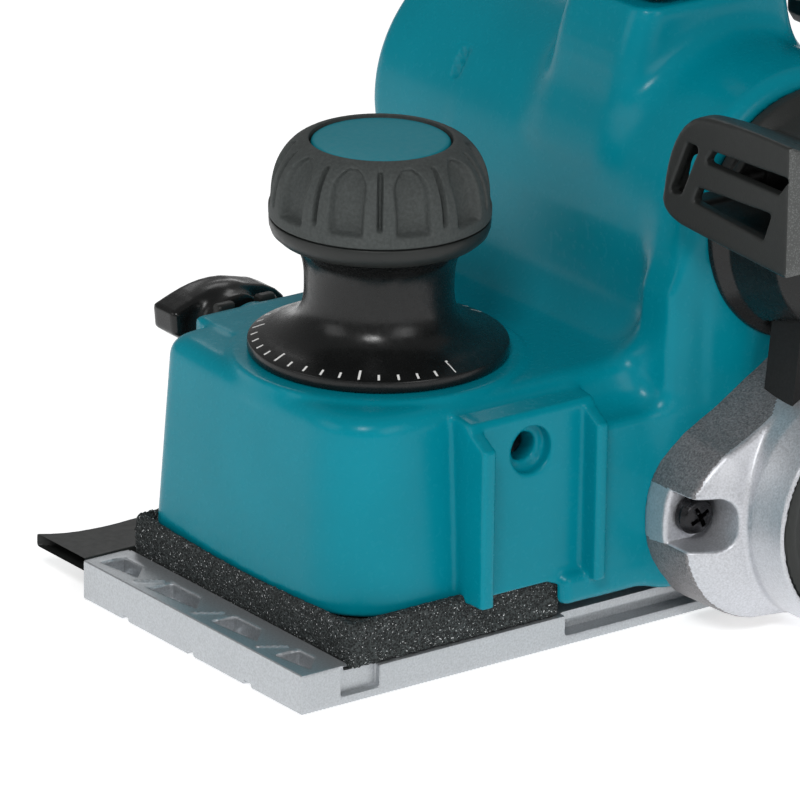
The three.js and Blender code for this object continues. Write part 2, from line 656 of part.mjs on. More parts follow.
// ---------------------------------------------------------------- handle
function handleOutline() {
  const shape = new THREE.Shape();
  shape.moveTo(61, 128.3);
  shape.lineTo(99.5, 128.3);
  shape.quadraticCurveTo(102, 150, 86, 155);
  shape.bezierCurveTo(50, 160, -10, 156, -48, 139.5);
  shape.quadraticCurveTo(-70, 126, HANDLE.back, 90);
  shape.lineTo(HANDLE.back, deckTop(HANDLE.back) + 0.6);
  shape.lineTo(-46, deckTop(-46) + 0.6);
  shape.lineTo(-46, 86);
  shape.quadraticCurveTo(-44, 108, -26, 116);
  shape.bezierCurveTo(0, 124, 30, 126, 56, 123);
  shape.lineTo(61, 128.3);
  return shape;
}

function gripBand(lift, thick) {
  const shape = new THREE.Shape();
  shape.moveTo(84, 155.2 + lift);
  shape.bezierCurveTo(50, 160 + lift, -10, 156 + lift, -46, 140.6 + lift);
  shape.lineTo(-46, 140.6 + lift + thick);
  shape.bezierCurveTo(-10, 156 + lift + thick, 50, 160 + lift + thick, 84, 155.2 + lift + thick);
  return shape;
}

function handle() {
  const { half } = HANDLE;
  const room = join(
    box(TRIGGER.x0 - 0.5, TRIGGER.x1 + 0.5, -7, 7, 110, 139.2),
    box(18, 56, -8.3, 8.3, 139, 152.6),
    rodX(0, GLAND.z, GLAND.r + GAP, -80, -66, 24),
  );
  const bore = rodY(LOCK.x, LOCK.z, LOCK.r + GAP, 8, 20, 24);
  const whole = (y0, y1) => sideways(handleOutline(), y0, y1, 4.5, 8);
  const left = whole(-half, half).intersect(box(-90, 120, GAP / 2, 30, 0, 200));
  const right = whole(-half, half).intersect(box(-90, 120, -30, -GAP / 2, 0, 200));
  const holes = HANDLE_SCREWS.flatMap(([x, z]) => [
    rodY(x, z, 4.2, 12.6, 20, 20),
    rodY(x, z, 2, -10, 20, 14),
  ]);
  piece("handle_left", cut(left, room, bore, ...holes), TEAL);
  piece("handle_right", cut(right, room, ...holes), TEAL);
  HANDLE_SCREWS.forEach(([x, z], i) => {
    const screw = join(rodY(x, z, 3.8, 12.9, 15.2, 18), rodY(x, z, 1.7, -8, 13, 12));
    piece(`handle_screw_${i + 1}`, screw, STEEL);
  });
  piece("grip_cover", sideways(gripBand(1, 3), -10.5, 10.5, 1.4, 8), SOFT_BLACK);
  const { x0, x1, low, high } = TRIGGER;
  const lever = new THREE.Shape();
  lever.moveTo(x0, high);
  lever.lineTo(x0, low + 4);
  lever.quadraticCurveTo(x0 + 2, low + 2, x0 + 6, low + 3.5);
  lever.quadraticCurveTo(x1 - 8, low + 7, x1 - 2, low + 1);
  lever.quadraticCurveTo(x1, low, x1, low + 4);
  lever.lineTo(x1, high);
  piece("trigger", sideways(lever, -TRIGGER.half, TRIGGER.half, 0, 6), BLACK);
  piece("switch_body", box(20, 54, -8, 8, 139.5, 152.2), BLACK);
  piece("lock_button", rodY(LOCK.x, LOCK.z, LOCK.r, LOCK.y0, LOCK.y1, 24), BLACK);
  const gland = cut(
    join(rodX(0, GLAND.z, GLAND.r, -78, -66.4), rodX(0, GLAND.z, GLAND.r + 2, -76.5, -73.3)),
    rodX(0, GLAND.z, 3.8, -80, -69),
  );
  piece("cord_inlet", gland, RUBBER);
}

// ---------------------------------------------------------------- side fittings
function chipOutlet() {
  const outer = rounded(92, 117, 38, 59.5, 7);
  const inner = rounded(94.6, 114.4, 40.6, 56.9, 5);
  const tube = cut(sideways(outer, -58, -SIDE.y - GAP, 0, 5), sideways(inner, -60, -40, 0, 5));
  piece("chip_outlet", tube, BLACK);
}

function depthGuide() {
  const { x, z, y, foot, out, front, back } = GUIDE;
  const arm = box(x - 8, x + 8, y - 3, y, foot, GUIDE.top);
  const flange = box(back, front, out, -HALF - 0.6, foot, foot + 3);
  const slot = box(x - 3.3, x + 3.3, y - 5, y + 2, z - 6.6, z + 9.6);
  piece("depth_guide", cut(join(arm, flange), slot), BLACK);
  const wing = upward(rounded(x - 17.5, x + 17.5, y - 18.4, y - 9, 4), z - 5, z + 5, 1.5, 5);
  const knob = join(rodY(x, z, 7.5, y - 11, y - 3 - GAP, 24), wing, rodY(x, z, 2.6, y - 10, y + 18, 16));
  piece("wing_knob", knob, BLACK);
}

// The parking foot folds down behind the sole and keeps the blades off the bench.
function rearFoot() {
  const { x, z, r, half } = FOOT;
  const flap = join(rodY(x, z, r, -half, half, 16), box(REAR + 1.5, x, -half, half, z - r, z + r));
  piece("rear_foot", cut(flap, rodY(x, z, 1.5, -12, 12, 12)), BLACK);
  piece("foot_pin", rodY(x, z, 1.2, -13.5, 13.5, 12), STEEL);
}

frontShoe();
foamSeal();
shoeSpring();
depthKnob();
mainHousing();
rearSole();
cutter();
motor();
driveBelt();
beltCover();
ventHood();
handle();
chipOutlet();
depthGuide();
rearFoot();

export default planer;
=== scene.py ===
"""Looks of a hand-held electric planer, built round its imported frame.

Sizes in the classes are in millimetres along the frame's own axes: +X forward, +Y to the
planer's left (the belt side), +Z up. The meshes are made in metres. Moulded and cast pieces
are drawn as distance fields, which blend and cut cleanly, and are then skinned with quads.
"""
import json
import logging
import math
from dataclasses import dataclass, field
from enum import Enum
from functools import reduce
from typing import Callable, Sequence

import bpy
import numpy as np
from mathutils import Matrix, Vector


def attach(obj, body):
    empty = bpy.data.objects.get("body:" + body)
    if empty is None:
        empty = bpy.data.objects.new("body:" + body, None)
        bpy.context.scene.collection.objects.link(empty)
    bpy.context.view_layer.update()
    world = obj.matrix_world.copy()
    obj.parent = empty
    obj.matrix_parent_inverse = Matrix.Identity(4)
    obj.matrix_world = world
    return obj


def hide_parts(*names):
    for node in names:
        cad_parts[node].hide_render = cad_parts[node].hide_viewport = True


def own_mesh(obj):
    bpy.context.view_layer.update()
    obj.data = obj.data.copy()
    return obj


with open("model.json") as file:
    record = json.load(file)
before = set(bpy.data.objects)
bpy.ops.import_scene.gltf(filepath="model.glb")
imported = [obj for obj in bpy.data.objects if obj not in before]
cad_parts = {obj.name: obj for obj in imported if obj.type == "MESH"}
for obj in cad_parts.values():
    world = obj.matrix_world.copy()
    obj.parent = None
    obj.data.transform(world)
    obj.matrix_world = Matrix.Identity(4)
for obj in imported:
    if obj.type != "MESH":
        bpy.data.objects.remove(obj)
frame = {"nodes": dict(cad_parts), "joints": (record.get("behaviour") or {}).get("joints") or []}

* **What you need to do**
Please output the complete data exactly.

* **Exercise result**
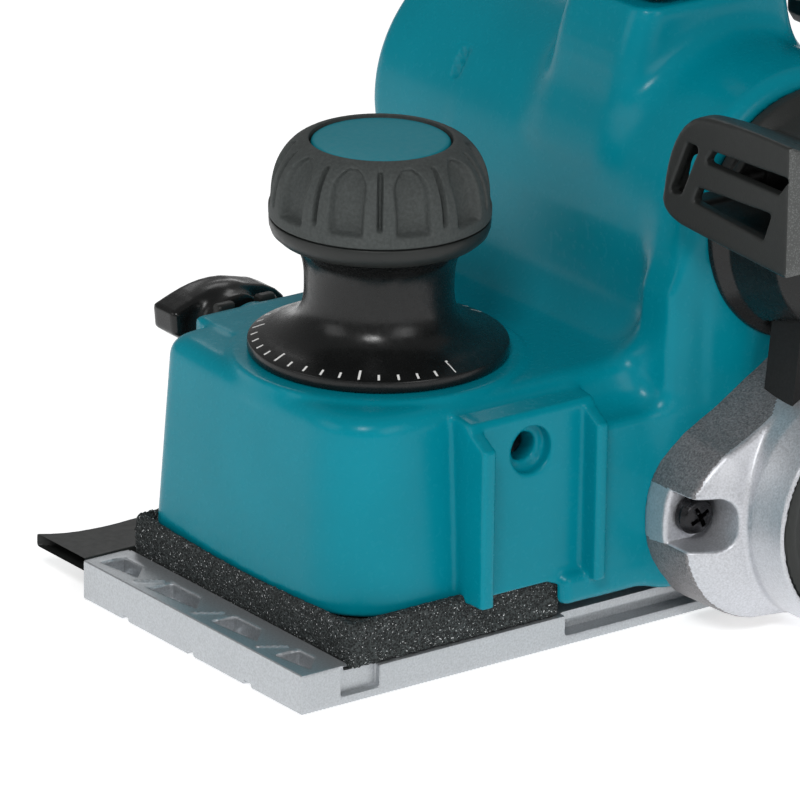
The three.js and Blender code for this object continues. Write part 2, from line 656 of part.mjs on. More parts follow.
// ---------------------------------------------------------------- handle
function handleOutline() {
  const shape = new THREE.Shape();
  shape.moveTo(61, 128.3);
  shape.lineTo(99.5, 128.3);
  shape.quadraticCurveTo(102, 150, 86, 155);
  shape.bezierCurveTo(50, 160, -10, 156, -48, 139.5);
  shape.quadraticCurveTo(-70, 126, HANDLE.back, 90);
  shape.lineTo(HANDLE.back, deckTop(HANDLE.back) + 0.6);
  shape.lineTo(-46, deckTop(-46) + 0.6);
  shape.lineTo(-46, 86);
  shape.quadraticCurveTo(-44, 108, -26, 116);
  shape.bezierCurveTo(0, 124, 30, 126, 56, 123);
  shape.lineTo(61, 128.3);
  return shape;
}

function gripBand(lift, thick) {
  const shape = new THREE.Shape();
  shape.moveTo(84, 155.2 + lift);
  shape.bezierCurveTo(50, 160 + lift, -10, 156 + lift, -46, 140.6 + lift);
  shape.lineTo(-46, 140.6 + lift + thick);
  shape.bezierCurveTo(-10, 156 + lift + thick, 50, 160 + lift + thick, 84, 155.2 + lift + thick);
  return shape;
}

function handle() {
  const { half } = HANDLE;
  const room = join(
    box(TRIGGER.x0 - 0.5, TRIGGER.x1 + 0.5, -7, 7, 110, 139.2),
    box(18, 56, -8.3, 8.3, 139, 152.6),
    rodX(0, GLAND.z, GLAND.r + GAP, -80, -66, 24),
  );
  const bore = rodY(LOCK.x, LOCK.z, LOCK.r + GAP, 8, 20, 24);
  const whole = (y0, y1) => sideways(handleOutline(), y0, y1, 4.5, 8);
  const left = whole(-half, half).intersect(box(-90, 120, GAP / 2, 30, 0, 200));
  const right = whole(-half, half).intersect(box(-90, 120, -30, -GAP / 2, 0, 200));
  const holes = HANDLE_SCREWS.flatMap(([x, z]) => [
    rodY(x, z, 4.2, 12.6, 20, 20),
    rodY(x, z, 2, -10, 20, 14),
  ]);
  piece("handle_left", cut(left, room, bore, ...holes), TEAL);
  piece("handle_right", cut(right, room, ...holes), TEAL);
  HANDLE_SCREWS.forEach(([x, z], i) => {
    const screw = join(rodY(x, z, 3.8, 12.9, 15.2, 18), rodY(x, z, 1.7, -8, 13, 12));
    piece(`handle_screw_${i + 1}`, screw, STEEL);
  });
  piece("grip_cover", sideways(gripBand(1, 3), -10.5, 10.5, 1.4, 8), SOFT_BLACK);
  const { x0, x1, low, high } = TRIGGER;
  const lever = new THREE.Shape();
  lever.moveTo(x0, high);
  lever.lineTo(x0, low + 4);
  lever.quadraticCurveTo(x0 + 2, low + 2, x0 + 6, low + 3.5);
  lever.quadraticCurveTo(x1 - 8, low + 7, x1 - 2, low + 1);
  lever.quadraticCurveTo(x1, low, x1, low + 4);
  lever.lineTo(x1, high);
  piece("trigger", sideways(lever, -TRIGGER.half, TRIGGER.half, 0, 6), BLACK);
  piece("switch_body", box(20, 54, -8, 8, 139.5, 152.2), BLACK);
  piece("lock_button", rodY(LOCK.x, LOCK.z, LOCK.r, LOCK.y0, LOCK.y1, 24), BLACK);
  const gland = cut(
    join(rodX(0, GLAND.z, GLAND.r, -78, -66.4), rodX(0, GLAND.z, GLAND.r + 2, -76.5, -73.3)),
    rodX(0, GLAND.z, 3.8, -80, -69),
  );
  piece("cord_inlet", gland, RUBBER);
}

// ---------------------------------------------------------------- side fittings
function chipOutlet() {
  const outer = rounded(92, 117, 38, 59.5, 7);
  const inner = rounded(94.6, 114.4, 40.6, 56.9, 5);
  const tube = cut(sideways(outer, -58, -SIDE.y - GAP, 0, 5), sideways(inner, -60, -40, 0, 5));
  piece("chip_outlet", tube, BLACK);
}

function depthGuide() {
  const { x, z, y, foot, out, front, back } = GUIDE;
  const arm = box(x - 8, x + 8, y - 3, y, foot, GUIDE.top);
  const flange = box(back, front, out, -HALF - 0.6, foot, foot + 3);
  const slot = box(x - 3.3, x + 3.3, y - 5, y + 2, z - 6.6, z + 9.6);
  piece("depth_guide", cut(join(arm, flange), slot), BLACK);
  const wing = upward(rounded(x - 17.5, x + 17.5, y - 18.4, y - 9, 4), z - 5, z + 5, 1.5, 5);
  const knob = join(rodY(x, z, 7.5, y - 11, y - 3 - GAP, 24), wing, rodY(x, z, 2.6, y - 10, y + 18, 16));
  piece("wing_knob", knob, BLACK);
}

// The parking foot folds down behind the sole and keeps the blades off the bench.
function rearFoot() {
  const { x, z, r, half } = FOOT;
  const flap = join(rodY(x, z, r, -half, half, 16), box(REAR + 1.5, x, -half, half, z - r, z + r));
  piece("rear_foot", cut(flap, rodY(x, z, 1.5, -12, 12, 12)), BLACK);
  piece("foot_pin", rodY(x, z, 1.2, -13.5, 13.5, 12), STEEL);
}

frontShoe();
foamSeal();
shoeSpring();
depthKnob();
mainHousing();
rearSole();
cutter();
motor();
driveBelt();
beltCover();
ventHood();
handle();
chipOutlet();
depthGuide();
rearFoot();

export default planer;
=== scene.py ===
"""Looks of a hand-held electric planer, built round its imported frame.

Sizes in the classes are in millimetres along the frame's own axes: +X forward, +Y to the
planer's left (the belt side), +Z up. The meshes are made in metres. Moulded and cast pieces
are drawn as distance fields, which blend and cut cleanly, and are then skinned with quads.
"""
import json
import logging
import math
from dataclasses import dataclass, field
from enum import Enum
from functools import reduce
from typing import Callable, Sequence

import bpy
import numpy as np
from mathutils import Matrix, Vector


def attach(obj, body):
    empty = bpy.data.objects.get("body:" + body)
    if empty is None:
        empty = bpy.data.objects.new("body:" + body, None)
        bpy.context.scene.collection.objects.link(empty)
    bpy.context.view_layer.update()
    world = obj.matrix_world.copy()
    obj.parent = empty
    obj.matrix_parent_inverse = Matrix.Identity(4)
    obj.matrix_world = world
    return obj


def hide_parts(*names):
    for node in names:
        cad_parts[node].hide_render = cad_parts[node].hide_viewport = True


def own_mesh(obj):
    bpy.context.view_layer.update()
    obj.data = obj.data.copy()
    return obj


with open("model.json") as file:
    record = json.load(file)
before = set(bpy.data.objects)
bpy.ops.import_scene.gltf(filepath="model.glb")
imported = [obj for obj in bpy.data.objects if obj not in before]
cad_parts = {obj.name: obj for obj in imported if obj.type == "MESH"}
for obj in cad_parts.values():
    world = obj.matrix_world.copy()
    obj.parent = None
    obj.data.transform(world)
    obj.matrix_world = Matrix.Identity(4)
for obj in imported:
    if obj.type != "MESH":
        bpy.data.objects.remove(obj)
frame = {"nodes": dict(cad_parts), "joints": (record.get("behaviour") or {}).get("joints") or []}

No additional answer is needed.